Cast aluminium is shaped by pouring molten metal into a mould — engine blocks, gearbox housings, pump bodies, BBQ side tables. It contains varying alloy elements depending on application, so yards pay slightly less. Extrusion is aluminium pushed through a die to make uniform shapes — window frames, sliding door tracks, ladder rails. Extrusion is usually a cleaner, more predictable alloy, so it pays the highest aluminium rate.

Why is painted aluminium downgraded? +

Paint contaminates the melt and requires extra processing to burn off, which costs the refiner. Yards either pay the lower 'painted aluminium' rate or, more commonly, the 'sheet' rate which already assumes some coating. Stripping paint chemically is rarely worth the time; for high-value extrusions like aluminium window frames, mechanical sanding can lift you back to the clean extrusion rate.

Is irony aluminium (aluminium with steel attached) worth separating? +

Yes for most items where the two are easily detachable — bolted brackets, screw-on hardware. For composites like aluminium-finned automotive radiators where the steel is woven through the aluminium structure, the separation labour exceeds the value gap. Yards offer an 'irony aluminium' grade that prices the mix at about 70-80% of clean cast rates.

Can I scrap an aluminium engine block whole? +

Yes, but drain all the oil first — oil-contaminated metal is rejected or heavily discounted. Most yards accept whole alloy engine blocks at an 'irony aluminium' grade because of the steel sleeves and bolts still attached. Removing the steel sleeves yourself bumps you to clean cast rate but requires specialised tools.

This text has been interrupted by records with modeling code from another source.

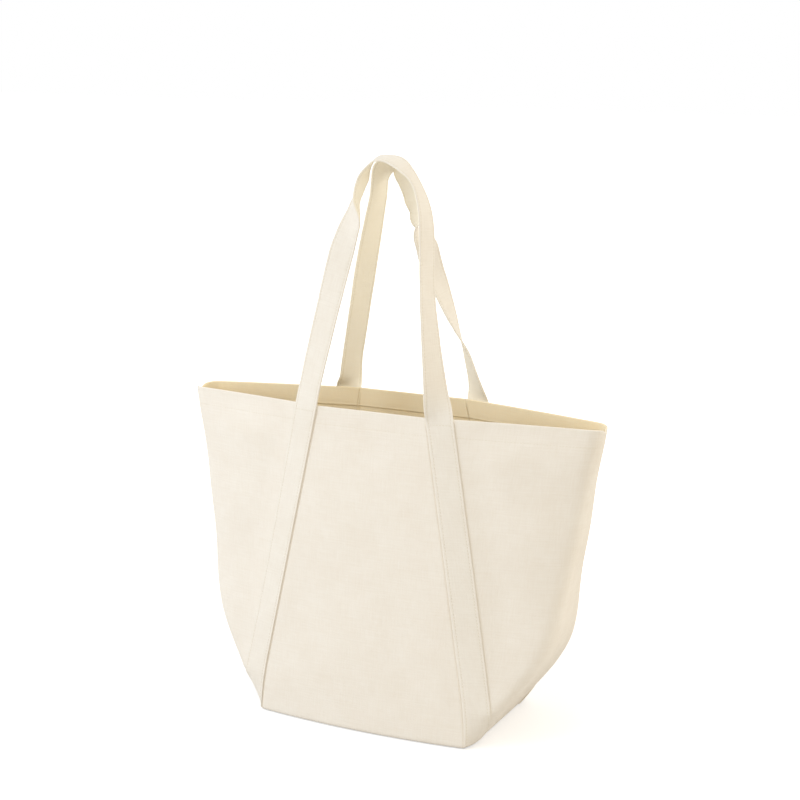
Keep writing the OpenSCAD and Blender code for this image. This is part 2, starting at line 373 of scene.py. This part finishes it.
# %% Base
def base_sheet():
    """Base: the outline of the walls' feet drawn in towards the middle, in rings, as two faces of one cloth."""
    t0 = np.array([0.0])
    front0, side0 = front_plan(t0, front_q), side_plan(t0, facet_s, crease_s, flat_s)
    front = tucked(t0, front0 - CLOTH * outward(front0, flip_x(side_way[:1]), side_way[:1]))
    side = tucked(t0, side0 - CLOTH * outward(side0, end_way[:1], flip_y(end_way[:1])))
    half = np.concatenate([front[0, :-1], side[0, :-1]])
    outline = np.concatenate([half, -half])
    share = np.sin(np.linspace(0.02, 1, 34) * np.pi / 2)[:, None, None]
    ring = outline[None] * share
    sag = 0.35 * waves(ring[..., 0], ring[..., 1], 21, 60, 160) * (1 - share[..., 0] ** 6)
    top = np.dstack([ring, CLOTH + 0.5 * (1 - share[..., 0] ** 8) + sag])
    low = np.dstack([ring, 0 * ring[..., 0] + 0.02])
    rows, cols = ring.shape[:2]
    points = np.concatenate([low.reshape(-1, 3), top.reshape(-1, 3)])
    g = np.arange(rows * cols).reshape(rows, cols)
    g = np.concatenate([g, g[:, :1]], 1)
    h = g + rows * cols
    return points, np.concatenate([grid_faces(g), grid_faces(h)[:, ::-1], strip(g[-1], h[-1])[:, ::-1]])


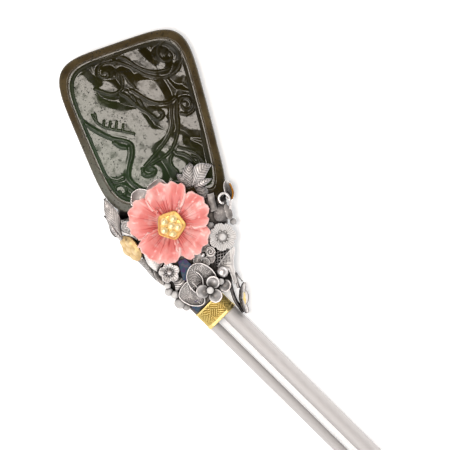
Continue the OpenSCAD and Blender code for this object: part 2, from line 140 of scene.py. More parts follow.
def oval(middle, across, along, level, count):
    """A level ring of points, by its middle and its half widths."""
    x = middle[0] + across * np.cos(turns(count))
    y = middle[1] + along * np.sin(turns(count))
    return np.stack([x, y, np.full(count, level)], -1)


def curve_through(points, steps):
    """Points of a smooth line through given points."""
    p = np.asarray(points, float)
    p = np.vstack([2 * p[0] - p[1], p, 2 * p[-1] - p[-2]])
    t = np.linspace(0, 1, steps, endpoint=False)[:, None]
    pieces = []
    for a, b, c, d in zip(p, p[1:], p[2:], p[3:]):
        bend = (2 * a - 5 * b + 4 * c - d) * t ** 2 + (3 * b - 3 * c + d - a) * t ** 3
        pieces.append(0.5 * (2 * b + (c - a) * t + bend))
    return np.vstack(pieces + [p[-2:-1]])


def resampled(line, count):
    """Evenly spaced points along a line of points."""
    run = np.concatenate([[0], np.cumsum(np.linalg.norm(np.diff(line, axis=0), axis=1))])
    at = np.linspace(0, run[-1], count)
    return np.stack([np.interp(at, run, line[:, k]) for k in range(line.shape[1])], -1)


def closed_line(points, count):
    """Evenly spaced points of a smooth closed line through given points, anticlockwise."""
    steps = 6
    line = curve_through(list(points) + list(points[:3]), steps)[steps:steps * (len(points) + 1) + 1]
    line = resampled(line, count + 1)[:-1]
    ahead = np.roll(line, -1, 0)
    area = np.sum(line[:, 0] * ahead[:, 1] - line[:, 1] * ahead[:, 0])
    return line if area > 0 else line[::-1]


def grid_quads(rows, cols, wrap=False):
    """Faces of a grid of points, rows by columns, that look along rows x columns."""
    i, j = np.meshgrid(np.arange(rows - 1), np.arange(cols if wrap else cols - 1), indexing="ij")
    k = (j + 1) % cols
    return np.stack([i * cols + j, (i + 1) * cols + j, (i + 1) * cols + k, i * cols + k], -1).reshape(-1, 4)


def bridge(first, second):
    """Faces between two closed loops of point numbers."""
    corners = zip(first, second, second[1:] + second[:1], first[1:] + first[:1])
    return [list(quad) for quad in corners]


def ring_numbers(row, cols):
    """The point numbers of one row of a grid."""
    return list(range(row * cols, (row + 1) * cols))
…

What's UBC and why does it pay less? +

UBC is the industry term for Used Beverage Containers — drink cans. They're the lowest-paying aluminium grade because of the printed coatings, the steel pull-tab tops on some older designs, and the higher proportion of light-gauge sheet relative to mass. Most beverage-can aluminium is destined back into new cans, but the recycling process is more complex than for clean extrusion.